Between 12 and 24 inches of rain, and up to 30 inches in some areas, are expected in the northwestern Bahamas. That could lead to life-threatening flash floods, the center said.

Tourists vacationing in the Bahamas were sent to government shelters set up in schools, churches and other buildings offering protection from the storm.

Residents boarded up homes and officials hired boats to move people from low-lying areas to bigger islands as the powerful hurricane approached.

“Approximately 70,000 people call Grand Bahama and Great Abaco Island home,” said Bill Karins, a meteorologist for NBC News, in a tweet on Saturday. “They will be in the middle of a Category 4 or Category 5 hurricane for two days starting tomorrow.”

Full coverage: Latest stories and video on Hurricane Dorian

Dorian turned into a potentially devastating Category 4 storm on Friday.

The hurricane was originally predicted to hit Florida’s east coast, but the National Hurricane Center announced early Saturday that there had been “a notable change overnight to the forecast of Dorian after Tuesday” with it veering away from Florida, but stressed that the shift does not rule out the possibility of the storm making landfall on the Sunshine State’s coast.

The new forecast also put the Carolinas and Georgia at risk.

President Donald Trump said he would discuss possible evacuations Sunday in a scheduled meeting with Federal Emergency Management Agency officials.
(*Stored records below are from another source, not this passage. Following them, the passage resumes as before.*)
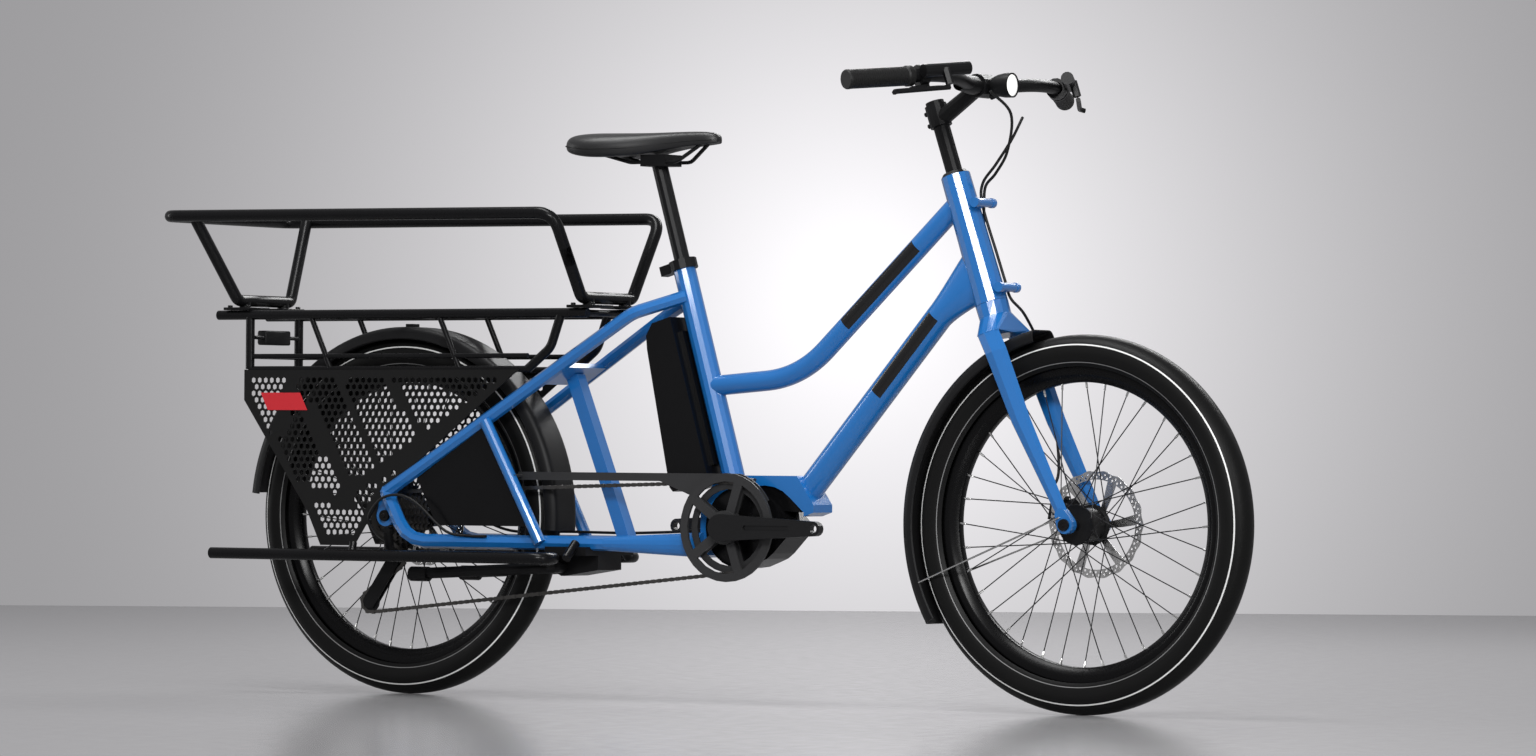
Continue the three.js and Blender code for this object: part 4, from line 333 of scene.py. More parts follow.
MATERIALS = {
    "floor": finish_of("floor_paint", (0.3, 0.297, 0.303), (0.285, 0.282, 0.288), 0.18, grain=4, bump=0.0,
                       spread=0.03, specular=0.25),
    "blue": finish_of("blue_paint", (0.006, 0.145, 0.45), (0.006, 0.13, 0.41), 0.32, grain=30,
                      bump=0.0, spread=0.0, coat=0.8),
    "gloss_black": finish_of("black_paint", (0.006, 0.006, 0.0065), (0.004, 0.004, 0.0045), 0.28, grain=40,
                             bump=0.01, spread=0.03, coat=0.05, specular=0.14),
    "satin_black": finish_of("black_anodised", (0.008, 0.008, 0.0085), (0.005, 0.005, 0.0055), 0.36,
                             bump=0.02, specular=0.15),
    "plastic": finish_of("black_plastic", (0.007, 0.007, 0.0075), (0.004, 0.004, 0.0045), 0.46, grain=80,
                         bump=0.06, specular=0.2),
    "shell": finish_of("black_shell", (0.004, 0.004, 0.0045), (0.003, 0.003, 0.0033), 0.24,
                       bump=0.01, spread=0.04, specular=0.2),
    "sheet_black": finish_of("guard_black", (0.007, 0.007, 0.007), (0.005, 0.005, 0.005), 0.42, grain=80,
                             bump=0.03, specular=0.22),
    "grey_plastic": finish_of("dark_grey_plastic", (0.030, 0.030, 0.031), (0.022, 0.022, 0.023), 0.46,
                              grain=80, bump=0.05, specular=0.35),
    "crank": finish_of("crank_black", (0.006, 0.006, 0.0065), (0.004, 0.004, 0.0045), 0.36,
                       bump=0.01, specular=0.35),
    "tyre": tread_rubber(),
    "rubber": finish_of("soft_rubber", (0.007, 0.007, 0.007), (0.004, 0.004, 0.004), 0.5, grain=90, bump=0.06,
                        specular=0.3),
    "band": finish_of("reflective_band", (0.8, 0.8, 0.79), (0.7, 0.7, 0.69), 0.35, grain=120, bump=0.05),
    "grey_line": finish_of("grey_line", (0.22, 0.22, 0.22), (0.17, 0.17, 0.17), 0.4, grain=120, bump=0.05),
    "rim": finish_of("rim_black", (0.003, 0.003, 0.0033), (0.002, 0.002, 0.0022), 0.26, bump=0.01,
                     specular=0.15),
    "spoke": finish_of("dark_steel", (0.055, 0.055, 0.058), (0.035, 0.035, 0.037), 0.3, metallic=0.9, grain=90,
                       bump=0.02),
    "steel": finish_of("bright_steel", (0.62, 0.62, 0.61), (0.5, 0.5, 0.49), 0.25, metallic=1.0, grain=90,
                       bump=0.02),
    "chain": finish_of("oiled_steel", (0.13, 0.125, 0.12), (0.06, 0.058, 0.055), 0.36, metallic=0.9,
                       grain=120, bump=0.05),
    "disc": brushed_disc(),
    "cover": leather(),
    "lens": lamp_glass(),
    "smoked": finish_of("smoked_lens", (0.012, 0.010, 0.03), (0.008, 0.007, 0.02), 0.1, grain=40, bump=0.02,
                        spread=0.03, coat=0.7),
    "red": finish_of("red_label", (0.62, 0.02, 0.03), (0.55, 0.015, 0.025), 0.4, grain=80, bump=0.03),
    "decal": finish_of("black_film", (0.005, 0.005, 0.0055), (0.004, 0.004, 0.0045), 0.24,
                       bump=0.0, spread=0.02, coat=0.4, specular=0.3),
}


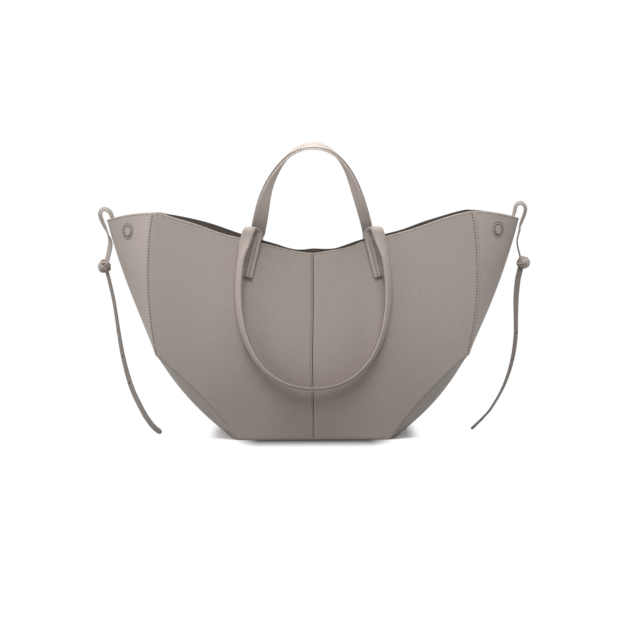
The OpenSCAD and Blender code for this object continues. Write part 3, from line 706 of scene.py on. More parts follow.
def stitches(name, seams, slot, pitch, length, radius, hole, slant=0.12):
    """Stitches along seams, each seam a path and the outward normals along it. One stitch is six
    sided, round in section, and tapers into the leather at both ends. Between two stitches is the
    needle hole, a small dark dimple, given as its half length and half width."""
    ends = np.array([-1, -0.82, -0.35, 0.35, 0.82, 1]) * length / 2
    girth = np.array([0.25, 0.75, 1, 1, 0.75, 0.25]) * radius
    sink = np.array([-0.7, -0.15, 0.1, 0.1, -0.15, -0.7]) * radius
    corner = np.arange(6) * np.pi / 3
    across = (girth[:, None] * np.cos(corner))[None, :, :, None]
    raised = (sink[:, None] + girth[:, None] * np.sin(corner))[None, :, :, None]
    around = np.arange(HOLE_SIDES) * 2 * np.pi / HOLE_SIDES
    sewn, dimples, count = [], [], 0
    for path, normal in seams:
        p, t, n = resample(path, normal, pitch)
        n = unit(n - (n * t).sum(-1, keepdims=True) * t)
        run = unit(t + slant * np.cross(n, t))
        side = np.cross(n, run)
        sewn.append((p[:, None, None] + run[:, None, None] * ends[None, :, None, None]
                     + side[:, None, None] * across + n[:, None, None] * raised).reshape(-1, 3))
        gap = p + t * pitch / 2 + n * 0.05
        lips = (gap[:, None] + t[:, None] * (hole[0] * np.cos(around))[None, :, None]
                + side[:, None] * (hole[1] * np.sin(around))[None, :, None])
        dimples.append(np.stack([lips - n[:, None] * HOLE_DEEP, lips], 1).reshape(-1, 3))
        count += len(p)
    stitch_faces = grid_faces(6, 6, wrap=True).tolist() + [[5, 4, 3, 2, 1, 0], [30, 31, 32, 33, 34, 35]]
    row = mesh_piece(name, np.concatenate(sewn), repeated(stitch_faces, 36, count))
    dress(closed(row), "bag", slot, material=shell_thread)
    hole_faces = repeated(drum_faces(HOLE_SIDES), 2 * HOLE_SIDES, count)
    holes = mesh_piece(f"{name}_holes", np.concatenate(dimples), hole_faces)
    dress(closed(holes), "bag", slot, material=needle_hole)


def surface_normal(point, u, v, outward, step=1e-3):
    """Normal of a two-parameter surface, by small steps along both parameters, on the outward side."""
    du = point(u + step, v) - point(u - step, v)
    dv = point(u, v + step) - point(u, v - step)
    n = unit(np.cross(du, dv))
    return n * np.sign((n * np.array(outward)).sum(-1, keepdims=True))


def panel_seam(a, b, back=False):
    """A line of sewing on a panel, with its normals."""
    a, b = np.broadcast_arrays(np.asarray(a, float), np.asarray(b, float))
    out = [0, 1 if back else -1, 0]
    normal = surface_normal(lambda u, v: panel_point(u, v, 0.0, back), a, np.minimum(b, 0.998), out)
    return panel_point(a, b, 0.0, back), normal


def wing_seam(b, w, sign):
    """A line of sewing on a wing, with its normals."""
    b, w = np.broadcast_arrays(np.asarray(b, float), np.asarray(w, float))
    normal = surface_normal(lambda u, v: wing_point(u, v, 0.0, sign), np.minimum(b, 0.998), w, [sign, 0, 0])
    return wing_point(b, w, 0.0, sign), normal


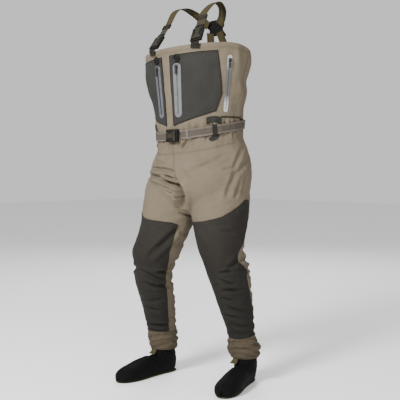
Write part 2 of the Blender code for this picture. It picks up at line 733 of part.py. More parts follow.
def foot_ring(centre_f, centre_z, reach_f, reach_z, half_width, inset, floor):
    """A ring across the foot: its middle, the vector to its far side, its half width; flat at the floor."""
    length = math.hypot(reach_f, reach_z)
    scale = (length - inset) / length
    ring = []
    for i in range(20):
        turn = 2 * math.pi * i / 20
        along = scale * math.cos(turn)
        f = centre_f + reach_f * along
        z = max(centre_z + reach_z * along, floor + inset)
        ring.append((f, (half_width - inset) * math.sin(turn), z))
    return ring


def bootie_rings(inset):
    """Rings from the ankle's top round the heel to the toe, in forward, sideways and up."""
    floor = SOLE_THICKNESS + GAP
    rings = []
    for z, radius in ((0.172, 0.0420), (0.140, 0.0430), (0.112, 0.0460)):
        rings.append(foot_ring(0.0, z, -radius, 0, radius, inset, floor))
    crease = (0.072, 0.100)
    heel = ((8, 0.128, 0.047), (24, 0.146, 0.044), (40, 0.158, 0.041), (58, 0.130, 0.040))
    heel += ((76, 0.107, 0.041),)
    start = 0.022
    for angle, far, half_width in heel:
        turn = math.radians(angle)
        middle, half = (start + far) / 2, (far - start) / 2
        u = (-math.cos(turn), -math.sin(turn))
        centre_f, centre_z = crease[0] + u[0] * middle, crease[1] + u[1] * middle
        rings.append(foot_ring(centre_f, centre_z, u[0] * half, u[1] * half, half_width, inset, floor))
    fore = ((0.082, 0.084, 0.043), (0.125, 0.078, 0.046), (0.165, 0.067, 0.049), (0.200, 0.058, 0.045),
            (0.222, 0.050, 0.036), (0.233, 0.042, 0.024), (0.238, 0.034, 0.010))
    for f, height, half_width in fore:
        f -= inset if f > 0.22 else 0
        half = (height - floor + FLAT_DEPTH) / 2
        rings.append(foot_ring(f, height - half, 0, -half, max(half_width, inset + 0.003), inset, floor))
    return rings


def foot_to_world(side, point):
    ankle_x, ankle_y, toe_out = FEET[side]
    forward, sideways, up = point
    turn = math.radians(toe_out)
    x = ankle_x + FOOT_SCALE * (forward * math.sin(turn) + sideways * math.cos(turn))
    y = ankle_y + FOOT_SCALE * (-forward * math.cos(turn) + sideways * math.sin(turn))
    leg_x, leg_y, _ = at(LEGS[side], up)
    share = min(max((up - ANKLE_HEIGHTS[0]) / (ANKLE_HEIGHTS[1] - ANKLE_HEIGHTS[0]), 0), 1)
    return Vector((x + (leg_x - ankle_x) * share, y + (leg_y - ankle_y) * share, up))


def make_bootie(side):
    rings = []
    for inset in (0.0, NEOPRENE):
        found = [[foot_to_world(side, p) for p in ring] for ring in bootie_rings(inset)]
        rings.append(found)
    outer, inner = rings
    sides = len(outer[0])
    loop = outer[::-1] + inner
    points = [point for ring in loop for point in ring]
    faces = []
    for row in range(len(loop) - 1):
        for i in range(sides):
            j = (i + 1) % sides
            faces.append((row * sides + i, row * sides + j, (row + 1) * sides + j, (row + 1) * sides + i))
    faces.append(tuple(range(sides)))
    faces.append(tuple(range(len(points) - sides, len(points))))
    add_mesh(f"{side}_bootie", points, faces, "neoprene")


def make_sole(side):
    """A flat moulded sole under the foot."""
    half_widths = ((-0.064, 0.010), (-0.058, 0.022), (-0.045, 0.030), (-0.02, 0.034), (0.03, 0.033))
    half_widths += ((0.08, 0.035), (0.13, 0.042), (0.17, 0.0445), (0.205, 0.040), (0.228, 0.028))
    half_widths += ((0.240, 0.012),)
    outline = [(f, w) for f, w in half_widths] + [(f, -w) for f, w in half_widths[::-1]]
    count = len(outline)
    points = [foot_to_world(side, (f, w, 0.0)) for f, w in outline]
    points += [foot_to_world(side, (f, w, SOLE_THICKNESS)) for f, w in outline]
    faces = [tuple(range(count)), tuple(range(2 * count - 1, count - 1, -1))]
    faces += [(i, (i + 1) % count, count + (i + 1) % count, count + i) for i in range(count)]
    add_mesh(f"{side}_bootie_sole", points, faces, "olive_trim")


def make_lace_tab(side):
    """The tab that hangs from the front of the cuff, for a boot lace."""
    grids = []
    for depth in (0.0020, 0.0):
        rows = []
        for z, out in ((0.1052, 0.0030), (0.096, 0.0150), (0.088, 0.0270)):
            drop = Vector((0, 0, z - 0.106))
            rows.append([leg_point(side, a, 0.106, out + depth) + drop for a in between(-13, 13, 5)])
        grids.append(rows)
    grid_solid(f"{side}_lace_tab", grids[0], grids[1], "olive_trim", closed=False)


# ---------------------------------------------------------------- assembly

def centre_on_origin():
    """Moves everything so that the base's centre is the origin and the soles stand at zero."""
    bpy.context.view_layer.update()
    corners = [
        obj.matrix_world @ vertex.co
        for obj in bpy.data.objects if obj.type == "MESH" and not obj.hide_render
        for vertex in obj.data.vertices
    ]
    middle_x = (min(c.x for c in corners) + max(c.x for c in corners)) / 2
    middle_y = (min(c.y for c in corners) + max(c.y for c in corners)) / 2
    BASE.location = (-middle_x, -middle_y, -min(c.z for c in corners))


def main():
    make_bib()
    make_seat()
    make_top_hem()
    for side in ("left", "right"):
        make_leg(side)
        make_leg_panel(side)
        make_gravel_guard(side)
        make_bootie(side)
        make_sole(side)
        make_lace_tab(side)
        make_chest_pocket(side)
        make_zips(side)
        make_loop_patch(side, LOOP_ANGLES[side])
        make_brace(side)
    make_belt()
    make_belt_buckle()
    for place, angle in LOOP_ANGLES.items():
        make_belt_loop(place, angle)
    make_yoke()
    centre_on_origin()


clear_scene()
MATERIALS = make_materials()
BASE = bpy.data.objects.new("waders", None)
bpy.context.collection.objects.link(BASE)
main()
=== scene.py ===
"""The look of the stocking-foot chest waders: wrinkled cloth, webbing, zips and neoprene on the CAD.

Metres. The tables are those of the CAD in its own coordinates, which BASE moves to the frame's. The
wearer faces -Y and +X is the wearer's left; angles run in degrees from the front towards +X.
"""

import math

import bmesh
import bpy
import numpy as np
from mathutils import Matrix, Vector
from mathutils.bvhtree import BVHTree


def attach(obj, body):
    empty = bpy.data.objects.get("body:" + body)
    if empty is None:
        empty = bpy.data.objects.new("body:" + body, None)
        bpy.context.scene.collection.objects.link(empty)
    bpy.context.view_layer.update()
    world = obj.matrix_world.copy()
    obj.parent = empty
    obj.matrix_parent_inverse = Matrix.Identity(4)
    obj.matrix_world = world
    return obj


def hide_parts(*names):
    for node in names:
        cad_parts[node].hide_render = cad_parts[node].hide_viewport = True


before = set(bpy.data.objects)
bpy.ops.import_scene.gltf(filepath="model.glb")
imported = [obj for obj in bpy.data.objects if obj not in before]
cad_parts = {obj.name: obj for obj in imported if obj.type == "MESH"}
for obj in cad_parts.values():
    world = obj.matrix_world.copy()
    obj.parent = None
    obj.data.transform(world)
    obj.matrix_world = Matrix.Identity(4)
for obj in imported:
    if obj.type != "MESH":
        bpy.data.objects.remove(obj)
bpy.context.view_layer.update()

BASE = np.array((-0.02213, 0.05824, 0.0))

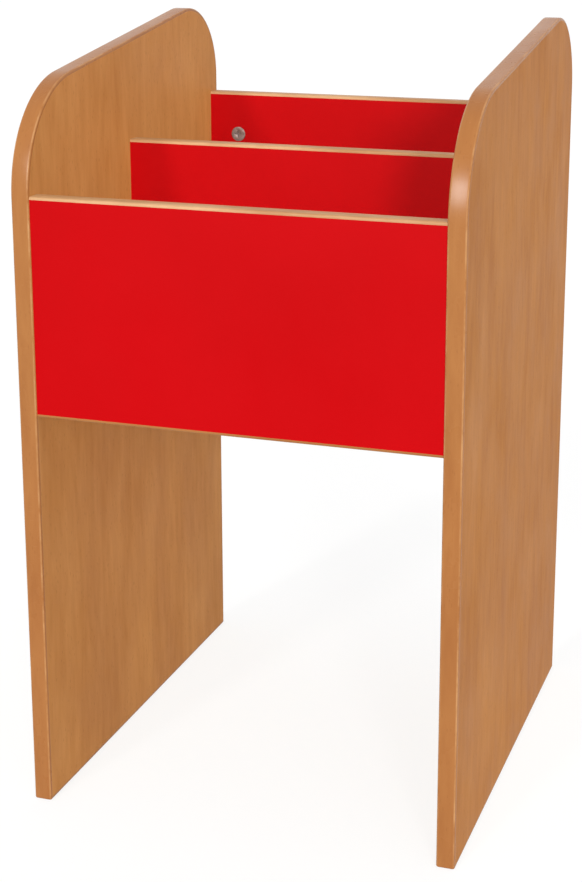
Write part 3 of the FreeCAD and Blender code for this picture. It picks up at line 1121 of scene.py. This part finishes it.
@dataclass(frozen=True)
class DowelFinish:
    """Bare beech of the dowels, grain along each dowel.

    Attributes:
        roughness: Roughness between the fibres and on them.
    """

    look: BeechLook
    slot: str = "dowel_wood"
    roughness: Span = (0.75, 0.62)
    relief: Relief = Relief(0.3, 0.0002)

    def material(self, effects: Effects, grain: Axis) -> bpy.types.Material:
        """The finish for dowels that lie along one axis.

        Args:
            effects: The shared effects.
            grain: Axis along the dowels.

        Returns:
            The material.
        """
        paint = Paint("bare_beech_along_" + grain.name.lower(), effects)
        colour, height = self.look.colour(paint, paint.place_along(grain))
        rough = paint.between(height, self.roughness)
        return paint.cover(colour, rough, self.relief.normal(paint, height))


BEECH_PRINT = BeechLook(light=srgb(197, 132, 67), dark=srgb(175, 110, 50), fleck=srgb(141, 84, 36))
# Paler print for the left end: painted light on its shaded inner face.
PAINTED_LIGHT_BEECH_PRINT = BeechLook(light=srgb(207, 147, 86), dark=srgb(185, 124, 66), fleck=srgb(150, 96, 48))
# Paler print for the panels' top strips: a painted reflection of the white studio on their top faces.
PAINTED_REFLECTION_PRINT = BeechLook(light=srgb(218, 174, 130), dark=srgb(176, 124, 78), fleck=srgb(150, 98, 58),
                        fleck_strength=0.2, fibre_strength=0.2)
STRIP_PRINT = BeechLook(light=srgb(175, 117, 65), dark=srgb(160, 101, 53), fleck=srgb(126, 74, 36),
                        fleck_strength=0.25, fibre_strength=0.15)
BARE_BEECH = BeechLook(light=srgb(214, 178, 132), dark=srgb(188, 146, 100), fleck=srgb(146, 100, 60))
RED_PRINT = PlainLook(light=srgb(192, 4, 11), dark=srgb(186, 3, 8))
BEECH_BOARD = BoardFinish("beech_laminate", "beech_board", BEECH_PRINT, roughness=0.5, specular=0.06,
                          bounce=srgb(236, 208, 172))
# The left end's board: the same laminate, with painted light in its paler print.
PAINTED_LIGHT_BEECH_BOARD = replace(BEECH_BOARD, name="pale_beech_laminate", look=PAINTED_LIGHT_BEECH_PRINT)
RED_BOARD = BoardFinish("red_laminate", "red_board", RED_PRINT, roughness=0.5, specular=0.04,
                        bounce=srgb(240, 215, 196))
BEECH_EDGING = EdgingFinish(STRIP_PRINT, arris_wear_and_reflection_edge=srgb(222, 176, 126))
# Edging of the top strips: its paler print is a painted reflection, and along the arrises the strip's own
# brown comes back where that painted reflection stops.
PAINTED_REFLECTION_EDGING = replace(BEECH_EDGING, look=PAINTED_REFLECTION_PRINT, arris_wear_and_reflection_edge=srgb(172, 114, 64), name="cream_beech_edging",
                       roughness=0.5, specular=0.12, coat=0.0)
CAM_ZINC = MetalFinish("cam_zinc", "cam_metal", bright=srgb(152, 132, 127), dull=srgb(118, 101, 96),
                       roughness=0.5, metallic=0.5)
BOLT_STEEL = MetalFinish("bolt_steel", "bolt_steel", bright=srgb(205, 205, 210), dull=srgb(160, 160, 168),
                         roughness=0.32, metallic=1.0)
BARE_DOWEL = DowelFinish(BARE_BEECH)


# ---- places of the fittings --------------------------------------------------------------------------------
@dataclass(frozen=True)
class Fittings:
    """Sizes and places that cams, bolts and dowels share.

    Attributes:
        cam_setback: Cam's centre from the end of its panel.
        cam_edge_distance: Cam's centre from the panel's top or lower edge.
        corner_distance: Outer dowels of a row from the corners of the base.
    """

    cam_setback: float = 0.034
    cam_edge_distance: float = 0.048
    corner_distance: float = 0.060
    screw_radius: float = 0.0025
    screw_hole_depth: float = 0.012
    dowel_radius: float = 0.004
    dowel_hole_depth: float = 0.012

    def row(self, low: float, high: float) -> list[float]:
        """Three even places between two corners."""
        return [low + self.corner_distance, (low + high) / 2, high - self.corner_distance]

    def base_dowels(self) -> list[tuple[float, float]]:
        """Places (y, z) of the dowels in the ends of the base."""
        low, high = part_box("base_board")
        return [(y, (low.z + high.z) / 2) for y in self.row(low.y, high.y)]


FITTINGS = Fittings()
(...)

He called off his planned trip to Poland over the weekend to oversee the response to Dorian.

The president tweeted Saturday that he was monitoring Dorian and receiving frequent briefings and updates. “It is important to heed the directions of your state and local officials,” the president said, calling Dorian “an extremely dangerous storm.”

After the hurricane shifted its course, he tweeted: “Looking like our great South Carolina could get hit MUCH harder than first thought. Georgia and North Carolina also. It’s moving around and very hard to predict, except that it is one of the biggest and strongest (and really wide) that we have seen in decades. Be safe!”

Trump approved an emergency declaration request for Florida on Friday. And on Saturday, South Carolina’s governor declared a state of emergency as well.

“Given the strength and unpredictability of the storm, we must prepare for every possible scenario,” Gov. Henry McMaster said in a statement. “We encourage all South Carolinians who may be impacted by Hurricane Dorian to be vigilant and prepare now — there is no reason for delay.”

Georgia Gov. Brian Kemp declared a state of emergency in 12 counties on Thursday.